Based in Aylesford Computers 4 Africa are a UK registered charity. Aseri Katanga, Chair of Trustees has a dream that all Africa kids will be able to tell the difference between a mouse and a mouse! Brought up in Bukoba Tanzania and coming to the UK to further his education, Aseri knew first-hand the opportunities that were available when IT is part of the curriculum. When he saw the company he worked for at the time disposing of old computers in the skip he knew in his village that would make the world of a difference; with organisations/individuals in the UK donating computers Aseri provided IT into 26 schools in Tanzania. Computers 4 Africa came into existence in 2005 and to date 1.3million children have accessed as a result with 326,560 currently using their computers. Following a merger with Digital Pipeline in 2011, Computers 4 Africa have been given additional opportunities; although Africa is still our geography of choice with Computers 4 Africa as our Working Name, the charitable objectives of Digital Pipeline is to supply worldwide.
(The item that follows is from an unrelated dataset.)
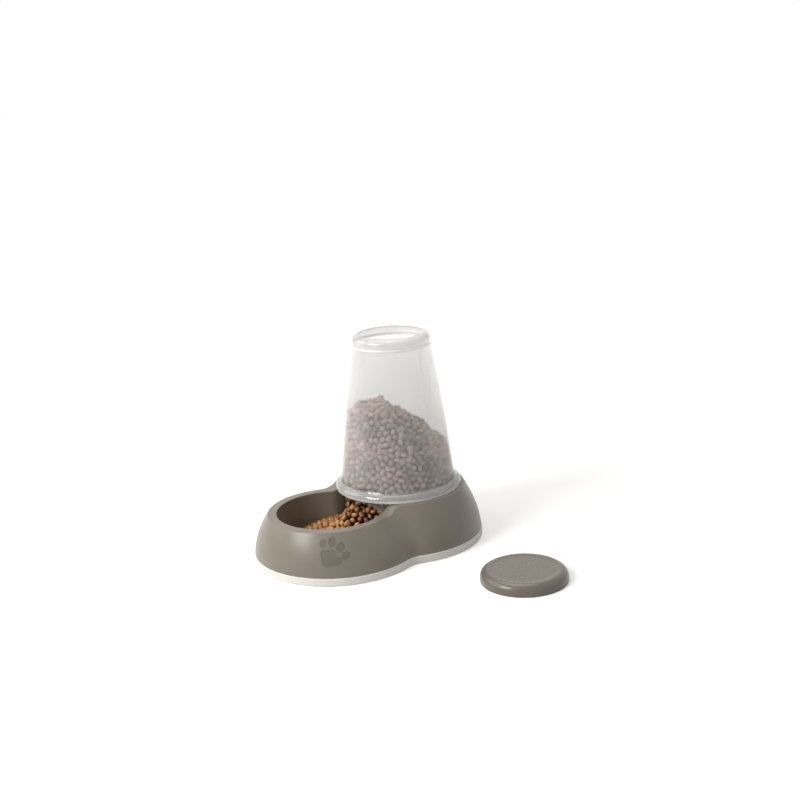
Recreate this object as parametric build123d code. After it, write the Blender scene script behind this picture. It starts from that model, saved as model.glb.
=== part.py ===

ADVO Group recently supplied a range of computers to the charity and in our latest interview we discussed the efforts of the charity in detail with Computers 4 Africa’s Head of Marketing, Sharon Roberts.
What does your typical day at Computers 4 Africa involve?
Wow that’s quite a question! Most of my time is spent at our headquarters in Aylesford Kent and where I am responsible for the marketing for the whole organisation. With a general marketing strategy to cover the whole of the UK mainland; I have developed a strategic on-going campaign with our ‘Big and Famous in the South East‘, this is where is want EVERYONE to know about Computers 4 Africa. As relationships are key I attend regular networking events and exhibitions, talking to people about what we do and the changed lives; follow up on leads and contacts; I also look for creative ways to communicate our message using e.g. the seasons, (we are running a design a Christmas Card competition open to all primary school aged children within the area) current affairs and issues that are relevant to the sector I am communicating with. Typically, these would include education, councils and council officials, local businesses, corporates and individuals, using through every medium possible informing and reminding so when they want a charity to raise money for or have an IT refresh they remember Computers 4 Africa.
I enjoy my role and look forward to coming into work, facing the challenges and get excited when I hear feedback from the African projects.
Are you seeing an increase in the number of companies realising the good use that their old IT equipment could be put to?
Yes, we certainly are, once organisations know the service we can provide we are seen as a Win-Win alternative. As we collect their old computers and IT equipment companies know that by reusing rather than recycling they will make a difference in Africa, whilst still complying with the WEEE Directive, environmental and CSR targets.
What do you think is preventing some companies from realising the great cause that they could be putting their old computers to?
I think it is in the main lack of knowledge – firstly to our existence and then to specific areas of concern, whether that is data security, how the process works, potential costs, etc. all of which I am very happy to talk through.
Do you think there are any wider issues of wastefulness?
I think that we have a responsibility to wherever possible look to repurpose and reuse; it’s very easy to be part of a ‘throwaway society’.
As an organisation we are now Carbon Neutral, this was a deliberate decision as it’s environmentally consistent with our IT reuse and repurposing principles.
How can people get involved in the scheme in their local area?
- We do have a network of drop off points across the UK (details on the website) for donations of 10+ computers a free collection service is available.
- Visit us in Aylesford with any equipment you would like to donate.
- Look into raising some funds through the Elimu Project (education in Swahili), items include £5 for a USB wristband, £775 for course fees to train a student into an IT teacher up to £8,000 to convert a shipping container into an IT Classroom.
Do you think there is a benefit for companies in their staff knowing that their company is involved in a great scheme such as Computers 4 Africa? For example, do you think this can boost staff morale?
There is great value in staff knowing their old equipment goes to – it does give a boost to morale especially when feedback and photos are received. With the potential to fund raise for us this is an ideal opportunity for staff to work together, building comrades together.
Computers 4 Africa has a very active Facebook page. What kind of information can we expect to find here?
I would like to think our FB page shows an eclectic mix of relevant and interesting articles, news about our work in the UK with stories and impact from Africa, peppered with some team activities and fun bits and bobs.